Creo y sostengo a pie juntillas que Venezuela se encuentra en fase de resurrección, en el marco de un proceso en el que el ejercicio electoral es sólo una pequeña circunstancia. Y aquí debo señalar que, agobiado y esquilmado el pueblo – lleno de angustias por las carencias humanitarias a las que ha sobrepuesto el dolor provocado por el desarraigo y la disolución de la venezolanidad en dispersión – tras su aventura “revolucionaria bolivariana”, tras el gran engaño y habiéndose acostumbrado a vivir en libertad entre 1959 y 1999, en 2024 encontró al rostro sin máscara que le interpreta con autenticidad. Y vuelvo a lo metafórico, pues imagino al hijo que anda en busca de su madre para pedirle protección ante el desamparo y el atropello, pidiéndole que le regrese al útero hasta que se suceda otro parto, en una hora menos aciaga.
Es ese el significado del fenómeno inédito de María Corina Machado, mujer y madre, tras 25 años en los que una consigna sin alma – la Unidad – secuestró a la nación, renovó la inhumana tesis «cesarista», la que aún mira al pueblo impreparado para el bien de la libertad y que debe de ser tutelado, y facilitó así la entronización despótica.
Es esa igual empatía que, a la vez, generado Corina Yoris, madre y abuela, que mirando al pueblo en sus ojos le anima para que luche `por sí mismo, tomando a la excelencia de vida como bandera y propósito y como desafío frente al despotismo que le ha condenado, irrespetándole su dignidad.

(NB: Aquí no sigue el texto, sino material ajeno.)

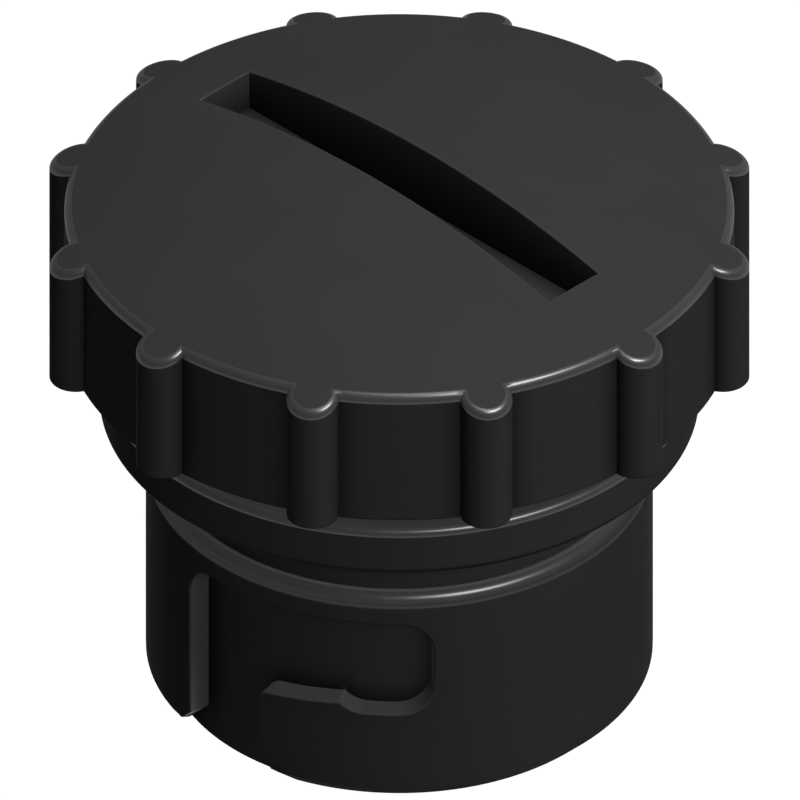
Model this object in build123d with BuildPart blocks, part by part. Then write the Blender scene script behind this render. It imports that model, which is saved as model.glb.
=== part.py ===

Es el de las «Corinas» un hecho de hondo calado ético y antropológico, que hará historia y cuyos activos mal pueden transferirse como si fuesen objetos, o de votos que se reparten a conveniencia entre los oficiantes del narcisismo político venezolano. Se ha iniciado otro ciclo en Venezuela, que llena de terror a sus destructores.